ちなみに、上記3つのスローガンは全て良い企業目標ですが、持続可能な発展を目指す企業のビジョンとしては相応しくありません。
3.経営陣の個人ビジョン
会社ビジョン、イコール、経営陣個人のビジョンではありませんが、会社ビジョンに満足し、個人ビジョンに手をつけていない経営陣は、実は多いと感じます。
会社がビジョンを正しく設定することは、企業価値を高める上では必須です。以下記事にて解説しています。
企業価値を高めるための人材教育
スキル・知識への人材投資の前に、マインドを築くことが必要です。
「何十年と働いてきたベテラン従業員に対して、今更マインド教育などできない」「社内教育担当者としては、マインド教育が必要だと分かっていても、現場だけでなく上司からも難色を示される」などという事情もあるでしょう。
しかし、そのような事情は、全ての会社にあります。どの道を選ぶかということです。
従業員のマインドを築くための教育
以下順番で教育を行うことをお勧めします。
- 主体性の確立
- 経営陣・従業員のビジョン設定・見直し・定着
- 多様性の理解
- 協調性の浸透
- 必要なスキル・知識習得
1.主体性の確立
日本では特に、従業員の主体性の確立を大切にすることが大切かと思います。特に、海外に習い企業研修を企画する会社の教育は、主体性の確立に手つかずかもしれません。
日本人は特に、主体性を高めることで、潜在能力が引き出されます。これは、日本人が世界的に見ても自己肯定感と幸福度が低いことを考えても言えることです。
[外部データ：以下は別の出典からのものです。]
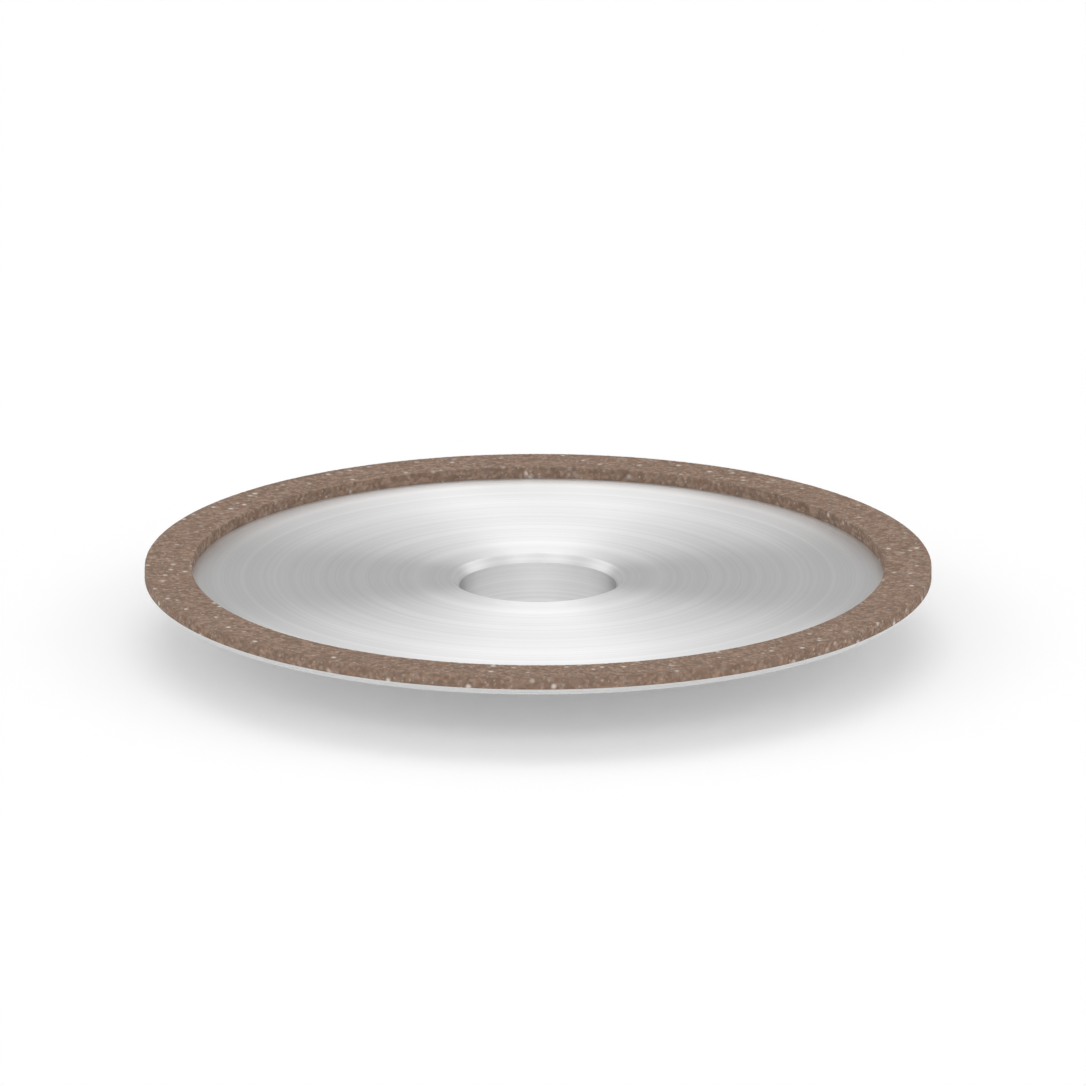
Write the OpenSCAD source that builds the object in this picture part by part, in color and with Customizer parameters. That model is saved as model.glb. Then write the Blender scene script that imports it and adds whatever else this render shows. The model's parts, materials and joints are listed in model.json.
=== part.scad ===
// Dish grinding wheel with a flat abrasive rim.
// A light turned metal body carries a thin ring of bonded abrasive around its
// open face. The body is flat in front. Behind, it swells from a thin chamfered
// rim through a shallow cone and a steeper one to a short hub, which seats
// against the spindle flange. A chamfered bore runs through the hub.
//
// Sizes are in millimetres and degrees. The origin is the centre of the hub's
// seating face, and +Z runs along the spindle, out of the grinding face.

/* [Wheel] */
// Outside diameter of the wheel
wheel_d = 100; // [90:1:120]
// Overall height, from the hub's seating face to the grinding face
wheel_h = 10; // [9:0.5:16]

/* [Abrasive ring] */
// Width of the grinding face, along the radius
ring_w = 6; // [3:0.5:12]
// Depth of the abrasive layer
ring_h = 1.5; // [1:0.25:3]

/* [Bore] */
// Diameter of the spindle bore
bore_d = 20; // [10:1:32]
// Leg of the 45 degree chamfer at each end of the bore
bore_chamfer = 1; // [0.5:0.1:2]

/* [Hub] */
// Diameter of the hub's seating face
hub_d = 45; // [40:1:60]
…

また、主体性を高める方法は、「主体的な行動を取ること」ではありません。主体性の教育を企画する際は、以下記事をご覧ください。
2.ビジョン設定・見直し・定着
持続可能な発展をたぐり寄せるのは、質の良いビジョンと、ビジョンから逆算した行動決定基準(ビジョンに徹する)の浸透です。
ビジョン意識を高めるための教育は、以下記事にて解説しています。
3.多様性の理解
多様性=外国のこと、ではありません。会社が多国籍従業員から構成されていてもいなくても、多様性の理解は必要です。
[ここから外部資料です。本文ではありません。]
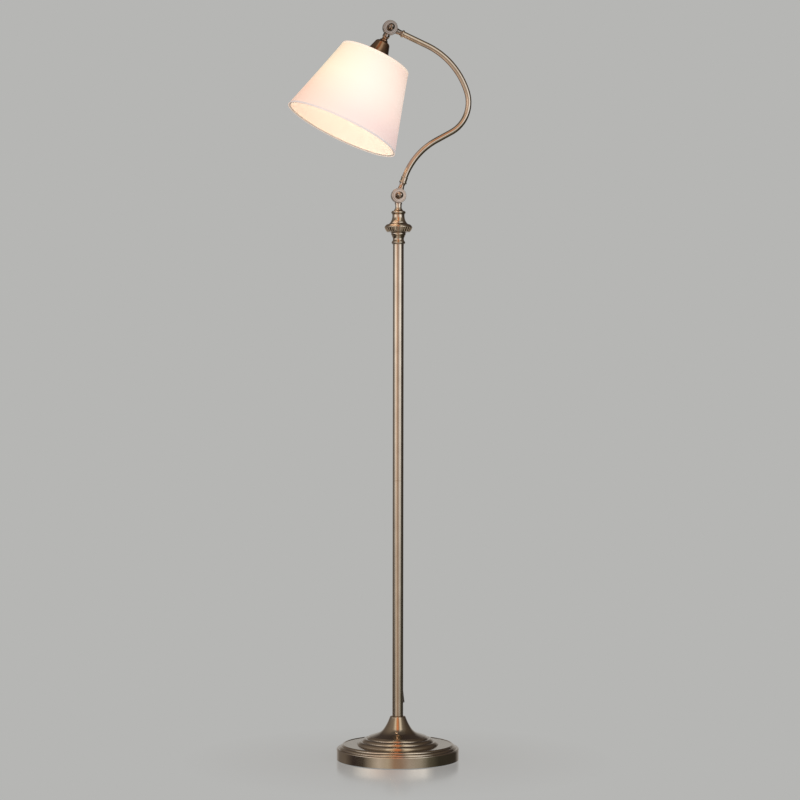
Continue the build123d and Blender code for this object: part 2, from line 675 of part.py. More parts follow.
# ---- arm ----------------------------------------------------------------------------
def make_arm():
    """Bent tube with a turned ferrule over each end."""
    line = Wire(arm_edges(ARM_NECK_END, ARM_NECK_END))
    pipe = swept(ARM_R, line) - swept(ARM_R - ARM_WALL, line)
    start = ARM_NECK_END
    ring_end = start + FERRULE_LENGTH
    sleeve_end = start + SLEEVE_LENGTH
    bead_start = sleeve_end - SLEEVE_BEAD_LENGTH
    bore = ARM_R + FIT
    cut = DIAGONAL * FERRULE_EDGE
    ring = (
        (bore, start),
        (FERRULE_R - FERRULE_EDGE, start),
        (FERRULE_R - cut, start + cut, FERRULE_R, start + FERRULE_EDGE),
        *rounded(FERRULE_R, ring_end, FERRULE_EDGE),
    )
    bead = (SLEEVE_BEAD_R, (bead_start + sleeve_end) / 2, SLEEVE_R, sleeve_end)
    sleeve = ((SLEEVE_R, ring_end), (SLEEVE_R, bead_start), bead)
    lower = turned(*ring, *sleeve, (bore, sleeve_end))
    upper = turned(*ring, (bore, ring_end))
    return {
        "arm_tube": pipe,
        "arm_lower_ferrule": along(LOWER_PIVOT, ARM_FOOT_WAY) * lower,
        "arm_upper_ferrule": along(UPPER_PIVOT, ARM_HEAD_WAY) * upper,
    }


# ---- lamp holder and bulb, in the head's frame -------------------------------------
def make_holder():
    """Neck spool and bell cup over an insulated screw lamp holder."""
    bore = STEM_R + FIT
    cup_face = outline_face(*CUP_OUTLINE, (0, CUP_END), (0, SPOOL_END))
    deep = 2 * CUP_END
    mouth_r = CUP_OUTLINE[-1][-2]
    long_face = outline_face(*CUP_OUTLINE, (mouth_r, deep), (0, deep), (0, SPOOL_END))
    cup = spun(cup_face) - inset_cavity(long_face, CUP_WALL) - rod(bore, 0, CUP_END)

    cap_bore = HOLDER_CAP_OUTLINE[-1][0] - HOLDER_CAP_WALL
    cap = turned(
        *HOLDER_CAP_OUTLINE,
        (cap_bore, HOLDER_CAP_END),
        (cap_bore, HOLDER_CAP_BEND),
        (bore + HOLDER_CAP_WALL, HOLDER_CAP_CAVITY_TOP),
        (bore, HOLDER_CAP_CAVITY_TOP),
        (bore, HOLDER_CAP_TOP),
    )
    body_bore = HOLDER_BODY_R - HOLDER_BODY_WALL
    shoulder_top, shoulder_end = HOLDER_SHOULDER
    body = turned(
        (body_bore, HOLDER_CAP_END),
        (HOLDER_BODY_R, HOLDER_CAP_END),
        (HOLDER_BODY_R, shoulder_top),
        (HOLDER_SHOULDER_R, shoulder_top + HOLDER_SHOULDER_R - HOLDER_BODY_R),
        (HOLDER_SHOULDER_R, shoulder_end),
        (HOLDER_BODY_R, shoulder_end),
        (HOLDER_BODY_R, HOLDER_BODY_END),
        (body_bore, HOLDER_BODY_END),
    )
    base = rod(body_bore - FIT, HOLDER_CAP_END, HOLDER_BASE_END)
    shell = tube(SCREW_SHELL_R, SCREW_SHELL_R - SCREW_SHELL_WALL, HOLDER_BASE_END, SCREW_SHELL_END)
    leaf = Pos(0, 0, HOLDER_BASE_END + CONTACT_LEAF[2] / 2) * Box(*CONTACT_LEAF)

    nut_top = shoulder_end + FITTER_THICK
    nut_end = nut_top + SHADE_NUT_LENGTH
    nut = tube(SHADE_NUT_R, HOLDER_BODY_R + FIT, nut_top, nut_end)
    grip = Pos(SHADE_NUT_R, 0, 0) * rod(SHADE_NUT_GRIP_R, nut_top, nut_end)
    grips = [Rot(0, 0, 360 * i / SHADE_NUT_GRIPS) * grip for i in range(SHADE_NUT_GRIPS)]
    local = {
        "neck_spool": drilled(SPOOL_OUTLINE, bore),
        "socket_cup": cup,
        "holder_cap": cap,
        "holder_body": body,
        "holder_base": base,
        "holder_screw_shell": shell,
        "holder_contact": leaf,
        "shade_nut": nut - grips,
    }
    return {name: HEAD * shape for name, shape in local.items()}


def globe_face(inset):
    """Half section of a bulb's ball with a straight neck that leaves it tangentially."""
    radius = BULB_GLOBE_R - inset
    foot_r = BULB_FOOT_R - inset
    drop = BULB_CENTRE - BULB_CAP_END
    leave = atan2(foot_r, drop) + acos(radius / hypot(foot_r, drop))

    def ball_point(angle):
        return (radius * sin(angle), BULB_CENTRE - radius * cos(angle))

    return outline_face(
        (0, BULB_CAP_END),
        (foot_r, BULB_CAP_END),
        ball_point(leave),
        (*ball_point(radians(BALL_STOPS[0])), *ball_point(radians(BALL_STOPS[1]))),
        (*ball_point(radians(BALL_STOPS[2])), 0, BULB_CENTRE + radius),
    )


def make_bulb():
    """Screw-cap bulb: glass ball, thin metal cap, insulator and centre contact."""
    globe = spun(globe_face(0)) - spun(globe_face(BULB_GLASS))
    collar_start = BULB_CAP_END - BULB_COLLAR
    cap = turned(
        (BULB_CAP_R - BULB_CAP_WALL, BULB_CAP_TOP),
        (BULB_CAP_R, BULB_CAP_TOP),
        (BULB_CAP_R, collar_start),
        (BULB_COLLAR_R, collar_start),
        (BULB_COLLAR_R, BULB_CAP_END),
        (BULB_CAP_R - BULB_CAP_WALL, BULB_CAP_END),
    )
    insulator_top = BULB_CAP_TOP - BULB_INSULATOR_LENGTH
    insulator = turned(
        (0, insulator_top),
        (BULB_TIP_R, insulator_top),
        (BULB_CAP_R - INSULATOR_INSET, BULB_CAP_TOP),
        (0, BULB_CAP_TOP),
    )
    tip = rod(BULB_TIP_R, insulator_top - BULB_TIP_THICK, insulator_top)
    local = {
        "bulb_globe": globe,
        "bulb_cap": cap,
        "bulb_insulator": insulator,
        "bulb_contact": tip,
    }
    return {name: HEAD * shape for name, shape in local.items()}


# ---- shade, in the head's frame -----------------------------------------------------
SHADE_SLOPE = (SHADE_BOTTOM_R - SHADE_TOP_R) / (SHADE_BOTTOM - SHADE_TOP)
SHADE_SLANT = (1 + SHADE_SLOPE**2) ** 0.5


def shade_r(height, inset=0.0):
    """Radius of the shade's outer surface, or of one set in from it, at a height."""
    return SHADE_TOP_R + (height - SHADE_TOP) * SHADE_SLOPE - inset * SHADE_SLANT


def cone_band(top, end, outer_inset, inner_inset):
    """Conical ring that follows the shade between two heights."""
    return turned(
        (shade_r(top, inner_inset), top),
        (shade_r(top, outer_inset), top),
        (shade_r(end, outer_inset), end),
        (shade_r(end, inner_inset), end),
    )


def hoop(height):
    """Wire hoop just inside the fabric."""
    centre = shade_r(height, SHADE_WALL + HOOP_GAP + HOOP_R)
    return Pos(0, 0, height) * Torus(centre, HOOP_R)


def shade_fitter(hoop_z):
    """Ring clamped on the holder, with wire spokes up to the top hoop."""
    fitter_z = HOLDER_SHOULDER[1]
    ring = tube(FITTER_R, HOLDER_BODY_R + FIT, fitter_z, fitter_z + FITTER_THICK)
    start = Vector(FITTER_R - FITTER_SPOKE_ROOT, 0, fitter_z + FITTER_THICK / 2)
    end = Vector(shade_r(hoop_z, SHADE_WALL + HOOP_GAP + HOOP_R), 0, hoop_z)
    way = end - start
    base = (Align.CENTER, Align.CENTER, Align.MIN)
    bar = Plane(origin=start, z_dir=way) * Cylinder(FITTER_SPOKE_R, way.length, align=base)
    bar -= Rot(0, 0, 90) * hoop(hoop_z)
    spokes = [Rot(0, 0, 360 * i / FITTER_SPOKES) * bar for i in range(FITTER_SPOKES)]
    return ring + spokes


def make_shade():
    """Fabric cone on two wire hoops, with a trim over each rim."""
    top_hoop = SHADE_TOP + TOP_HOOP_INSET
    bottom_hoop = SHADE_BOTTOM - BOTTOM_HOOP_INSET
    top_end = SHADE_TOP + TRIM_TOP_WIDTH
    bottom_start = SHADE_BOTTOM - TRIM_BOTTOM_WIDTH
    local = {
        "shade_fabric": cone_band(SHADE_TOP, SHADE_BOTTOM, 0, SHADE_WALL),
        "shade_top_trim": cone_band(SHADE_TOP, top_end, -TRIM_THICK, 0),
        "shade_bottom_trim": cone_band(bottom_start, SHADE_BOTTOM, -TRIM_THICK, 0),
        "shade_top_hoop": hoop(top_hoop),
        "shade_bottom_hoop": hoop(bottom_hoop),
        "shade_fitter": shade_fitter(top_hoop),
    }
    return {name: HEAD * shape for name, shape in local.items()}


# ---- wire ---------------------------------------------------------------------------
def wire_stub(pivot, way, side, end):
    """Wire line inside one knuckle half, in the lamp's frame."""
    return hinge_frame(pivot, way) * stem_wire(side, end)


def pole_wire_line():
    """From the lower knuckle's pocket down the pole and out to the mouth of the outlet."""
    frame = hinge_frame(LOWER_PIVOT, DOWN)
    inside = [(WIRE_POCKET_END, -WIRE_OFFSET), (WIRE_BEND_OUT, -WIRE_OFFSET), (WIRE_BEND_IN, 0)]
    points = [frame.from_local_coords(Vector(distance, 0, shift)) for distance, shift in inside]
    points += outlet_way()
    radii = [WIRE_BEND_R, WIRE_BEND_R, WIRE_OUTLET_BEND_R, WIRE_OUTLET_BEND_R]
    return FilletPolyline(*points, radius=radii)


def arm_wire_line():
    """From the lower knuckle's front pocket through the arm to the upper one's rear pocket."""
    foot = wire_stub(LOWER_PIVOT, ARM_FOOT_WAY, 1, ARM_NECK_END)
    top = wire_stub(UPPER_PIVOT, ARM_HEAD_WAY, -1, ARM_NECK_END)
    return Wire(foot.edges() + arm_edges(ARM_NECK_END, ARM_NECK_END) + top.edges())


def make_wires(pole_line):
    """Three lengths of flex, one in each body, ending in the knuckles' pockets."""
    wire_end = HEAD_NECK_END - NECK_FOOT + HOLDER_CAP_END - HEAD_WIRE_STOP
    head_line = wire_stub(UPPER_PIVOT, HEAD_WAY, 1, wire_end)
    return {
        "pole_wire": swept(WIRE_R, pole_line),
        "arm_wire": swept(WIRE_R, arm_wire_line()),
        "head_wire": swept(WIRE_R, head_line),
    }


def make_lamp():
    """Every piece of the lamp, by name."""
    pole_line = pole_wire_line()
    nodes = make_base()
    nodes.update(make_pole(pole_line))
    nodes.update(make_stack())
    nodes.update(make_knuckles())
    nodes.update(make_arm())
    nodes.update(make_holder())
    nodes.update(make_bulb())
    nodes.update(make_shade())
    nodes.update(make_wires(pole_line))
    return nodes


os.makedirs("parts", exist_ok=True)
for node, shape in make_lamp().items():
    export_step(shape, "parts/" + node + ".step")
print("lower pivot", LOWER_PIVOT, "upper pivot", UPPER_PIVOT)
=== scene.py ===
import json
import math

import bpy
import numpy as np
from mathutils import Euler, Matrix, Vector


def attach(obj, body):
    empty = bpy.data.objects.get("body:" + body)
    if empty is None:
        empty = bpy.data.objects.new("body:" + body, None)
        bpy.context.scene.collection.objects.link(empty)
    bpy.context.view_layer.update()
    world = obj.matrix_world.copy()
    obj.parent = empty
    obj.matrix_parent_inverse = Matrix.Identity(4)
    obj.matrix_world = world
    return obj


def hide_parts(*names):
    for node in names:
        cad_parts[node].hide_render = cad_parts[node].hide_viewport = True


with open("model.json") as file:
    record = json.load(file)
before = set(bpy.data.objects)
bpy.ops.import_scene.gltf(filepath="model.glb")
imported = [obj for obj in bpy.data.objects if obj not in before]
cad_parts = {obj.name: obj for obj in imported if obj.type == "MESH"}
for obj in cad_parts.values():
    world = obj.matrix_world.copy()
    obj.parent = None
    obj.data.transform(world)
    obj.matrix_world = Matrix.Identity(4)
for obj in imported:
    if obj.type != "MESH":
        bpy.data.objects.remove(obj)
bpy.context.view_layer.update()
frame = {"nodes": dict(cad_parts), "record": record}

MM = 0.001
JOINTS = {joint["name"]: joint for joint in frame["record"]["behaviour"]["joints"]}
LOWER_PIVOT = np.array(JOINTS["arm_tilt"]["pos_m"])
UPPER_PIVOT = np.array(JOINTS["head_tilt"]["pos_m"])


# ---- shader arithmetic ------------------------------------------------------------
class Socket:
    """A shader output that takes part in Python arithmetic by adding Math nodes."""

    def __init__(self, finish, link):
        self.finish = finish
        self.link = link

    def math(self, operation, *others):
        return self.finish.node("ShaderNodeMath", {"operation": operation}, self, *others)

    def __add__(self, other):
        return self.math("ADD", other)

    __radd__ = __add__

    def __mul__(self, other):
        return self.math("MULTIPLY", other)

    __rmul__ = __mul__

    def __sub__(self, other):
        return self.math("SUBTRACT", other)

    def __rsub__(self, other):
        return self.finish.node("ShaderNodeMath", {"operation": "SUBTRACT"}, other, self)

    def __truediv__(self, other):
        return self.math("DIVIDE", other)

    def __pow__(self, other):
        return self.math("POWER", other)

    def clamp(self, low=0.0, high=1.0):
        return self.math("MAXIMUM", low).math("MINIMUM", high)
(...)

多様性の教育企画については、以下記事で解説しています。
4.協調性の浸透
協調性が人材・組織に浸透するためには、「協調性ある行動を取るよう促すこと」は必ずしも効果的ではありません。「協調性を高める方法」は、「協調性ある行動を取ること」ではないからです。
以下記事にて解説しています。
人材の価値に立ち返る
企業には、もともと価値があります。もともと価値がある人材が集まっているからです。企業価値を高めるためには、人材の価値に立ち返ることが大切です。
時代に沿って企業価値を高めるためには、従業員にはITスキルを!グローバル視点を!責任者のマネジメント力を!SDGsを踏まえた取組みを!などと、従業員に新たな能力開発を求める教育や取り組みを取り入れ前に、「使いこなすマインド」を一度疑ってみて下さい。
そして、人材にはもともと価値があるという前提で教育を行うことが、持続可能な発展を支える人材育成や、企業価値を高める教育には重要だということを、忘れないでください。